Le parti-pris de mise en scène, comme l’indique le titre (satya = vérité) est celui du réalisme, que Ram Gopal Varma a exploité jusqu’au bout. Loin du gloss et des paillettes des films hindis commerciaux, il se veut sobre, simple et direct. Placé dans un contexte contemporain, il montre quelques aspects de la vie indienne. Les personnages sont quotidiens, les femmes se déplacent en sari, les gens vont au cinéma comme dans la vraie vie. La ville montre ses rues encombrés, ses bâtiments délabrés, son béton brut. Les appartements sont petits, meublés du strict minimum, on y sent les difficultés financières de leurs occupants. Satya semble représentatif d’une certaine réalité même si évidemment tout y est romancé.

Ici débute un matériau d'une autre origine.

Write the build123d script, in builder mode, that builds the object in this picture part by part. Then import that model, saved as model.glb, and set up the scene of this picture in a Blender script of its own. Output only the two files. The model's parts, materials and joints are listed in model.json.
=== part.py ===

Même le fait que le film comporte des chansons renvoie à un trait important de la culture indienne. C’est ce qui fait la différence avec Company, il est plus profondément ancré dans la réalité sociale indienne. C’est un film plus intrinsèquement indien au sens culturel du terme que Company dont l’esthétique plus policée et la place moindre des chansons renvoie à un horizon plus international.

Si c’est principalement pour ce dernier qu’on connaît Ram Gopal Varma, il ne faut pas oublier qu’avant il y a eu Satya, une sorte de grand frère tant les similitudes sont nombreuses. Des deux, Satya est incontestablement le plus sombre. Réaliste et tragique, il s’inscrit dans la lignée de Nayakan qu’il n’est pas sans rappeler, amenant le film policier indien à un niveau encore plus élevé que celui où Parinda l’avait placé dix ans auparavant.
En dépit de critiques dithyrambiques Satya a connu un échec total au box-office indien. Il n’en demeure pas moins la première grande réussite de RGV dans le cinéma hindi et un polar de référence, à l’aune duquel tous les autres films policiers indiens sortis depuis sont inévitablement comparés.
Projeté en clôture de la rétrospective du centre Pompidou « Vous avez dit Bollywood ! », c’est un parfait exemple de la diversité et de la qualité du cinéma indien contemporain.